早坂工人は青葉区芋沢に工房を持ち、青葉城の本丸会館で実演販売を行なっていますが東京での実演は初めて。伝統こけしだけでなく木地玩具のレパートリーも多く、今後のご活躍が注目されます。

遠刈田_佐藤正廣工人作
左のふてくされた感じの子が気になりますね…。
佐藤正廣工人作、磯谷直行型三様。

磯谷直行工人は1900年の生まれで福島の中ノ沢で木地業を営んでいましたが、崖から転落し33歳の若さでこの世を去りました。
正廣工人が直行型を手がけたのは、古生物学者でありこけし研究に大きな功績を残した鹿間時夫氏が復元を依頼したのが始まり。
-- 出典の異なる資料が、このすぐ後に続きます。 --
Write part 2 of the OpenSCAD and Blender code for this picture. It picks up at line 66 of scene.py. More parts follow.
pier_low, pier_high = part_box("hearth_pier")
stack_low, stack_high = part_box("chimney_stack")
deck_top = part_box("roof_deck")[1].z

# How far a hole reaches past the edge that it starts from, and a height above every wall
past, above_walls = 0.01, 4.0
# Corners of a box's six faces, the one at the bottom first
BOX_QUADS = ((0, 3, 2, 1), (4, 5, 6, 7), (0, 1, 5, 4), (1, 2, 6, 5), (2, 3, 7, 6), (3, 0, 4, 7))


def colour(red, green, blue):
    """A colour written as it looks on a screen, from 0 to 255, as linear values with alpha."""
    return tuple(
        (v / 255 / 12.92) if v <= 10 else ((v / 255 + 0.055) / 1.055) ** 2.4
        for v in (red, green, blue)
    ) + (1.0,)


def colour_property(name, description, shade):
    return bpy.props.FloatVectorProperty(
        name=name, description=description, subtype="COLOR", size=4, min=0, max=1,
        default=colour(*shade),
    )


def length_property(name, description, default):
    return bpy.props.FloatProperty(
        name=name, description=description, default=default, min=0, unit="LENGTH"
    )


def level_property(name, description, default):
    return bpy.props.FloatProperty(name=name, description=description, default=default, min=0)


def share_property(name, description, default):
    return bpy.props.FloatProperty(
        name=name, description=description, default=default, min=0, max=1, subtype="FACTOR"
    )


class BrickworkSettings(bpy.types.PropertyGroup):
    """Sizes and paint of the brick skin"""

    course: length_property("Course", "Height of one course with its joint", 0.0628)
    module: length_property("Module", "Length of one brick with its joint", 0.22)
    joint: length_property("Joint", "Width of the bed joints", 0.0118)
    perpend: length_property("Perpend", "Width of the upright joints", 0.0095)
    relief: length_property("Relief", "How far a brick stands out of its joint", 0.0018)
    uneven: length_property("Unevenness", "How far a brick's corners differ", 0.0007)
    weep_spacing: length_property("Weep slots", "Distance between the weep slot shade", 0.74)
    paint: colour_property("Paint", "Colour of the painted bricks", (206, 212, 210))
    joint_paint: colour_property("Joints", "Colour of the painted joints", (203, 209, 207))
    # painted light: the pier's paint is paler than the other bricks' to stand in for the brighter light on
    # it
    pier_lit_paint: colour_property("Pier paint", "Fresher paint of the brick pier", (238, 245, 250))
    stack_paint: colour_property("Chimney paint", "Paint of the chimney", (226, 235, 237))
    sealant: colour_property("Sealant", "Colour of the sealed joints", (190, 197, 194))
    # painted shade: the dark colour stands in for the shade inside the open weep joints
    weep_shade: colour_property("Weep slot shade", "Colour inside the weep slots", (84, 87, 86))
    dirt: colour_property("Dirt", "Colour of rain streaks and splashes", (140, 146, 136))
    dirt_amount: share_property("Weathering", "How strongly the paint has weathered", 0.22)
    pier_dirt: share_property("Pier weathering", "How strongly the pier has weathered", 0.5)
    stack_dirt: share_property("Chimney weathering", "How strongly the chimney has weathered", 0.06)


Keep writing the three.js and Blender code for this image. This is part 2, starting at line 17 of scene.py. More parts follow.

原作者がどんな心境で作ったのかイメージすることが大事だそうですが、若くしてこの世を去り、詳しい人物像について知る人がいない状況で原作品だけをたよりに復元を進めていくのはとてもむずかしい仕事です。

正廣工人のもとに復元を依頼されることは結構あるそうで、原作品と寸分違わず作ることを重視する向きもあるけれども、復元する人が原作品に対して何を感じ、思い、考えて作ったかが現れているところが復元作品の愉しみ方だと理解しました。

遠刈田_小笠原義雄工人作端正な顔立ちと衣装の質感がたまらない小笠原義雄工人作。
ビビリ(ザラ挽き)の幅を変えることで変化のある幾何学模様を作り出す技巧派作品。
目で眺めるだけでなく、手に持ったときの感触も愉しめる作品です。

遠刈田_小笠原義雄工人作義雄工人の変わりこけしといえばこのせつなそうな顔。